Это гуманно – не давать ребенку шанса вдруг увидеть в приходящем силуэте человека, похожего на мать (учитывая, что мужиков в таких местах не водится). Узнать, кто мой отец, нет шансов вообще – я его не знаю до сих пор. Впрочем, как и тетушек и бабушек, и по линии матери, и по линии отца. Жизнь без линий.
Со временем я с ужасом понял, что, возможно, и это отчасти гуманно по отношению к брошенному ребенку, потому что у нас бытует мнение: раз мать бросила, значит, что-то в этом есть. Ей виднее причина – либо у ребенка что-то не то со здоровьем, либо с лицом, либо «некачественный». Поэтому никаких общественных воздействий, а тем более родственных быть тогда не могло, мало того – за отказ давали деньги. Сдача ребенка не порицалась, так как государство создало такой конвейер, на котором ты будешь ехать, охваченный заботой и вниманием. Но только ближайшие восемнадцать лет. А потом – прости, живи как знаешь.
Детский дом – соломинка для тех, кто уже утонул.
Уже при выпуске из детского дома я, ковыряясь в «отпускных» документах, встретил мятые строки корявой записки: «Отказываюсь от сына, потому что не могу…» Жалею, что бросил на ветер этот желтый бумажный листок, как когда-то был брошен сам. Видимо, гены – все бросать… И бросал. Не просто бросал, а кидал как можно сильнее, потому что понимал, что имею такой опыт, который трудно изжить с годами.
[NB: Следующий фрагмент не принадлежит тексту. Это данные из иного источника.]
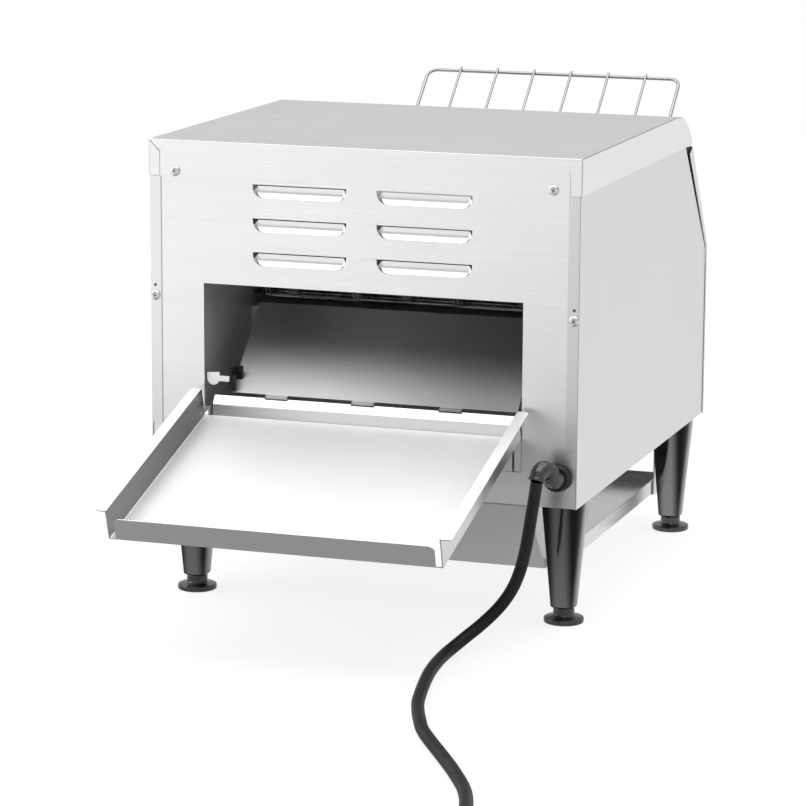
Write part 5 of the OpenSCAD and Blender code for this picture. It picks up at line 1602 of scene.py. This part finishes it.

Толстая папка с моим личным делом была насыщена моей жизнью. Вот справка, что я болел, вот справка, что я здоров, вот справка, что я что-то украл, характеристики ежегодные, отчеты, грамоты. И ни одной фотографии. Я досконально просмотрел все это свое «дело» и выбросил его в первую попавшуюся урну. Не потому, что хотелось скрыть свое прошлое, а потому, что очень уж гадка была «нутрянка» этой папки, где я предстал каким-то недалеким и вороватым, с рекомендациями быть отправленным в спецшколу или тюрьму. Не жалею об этом. Потому что в этой папке был не я.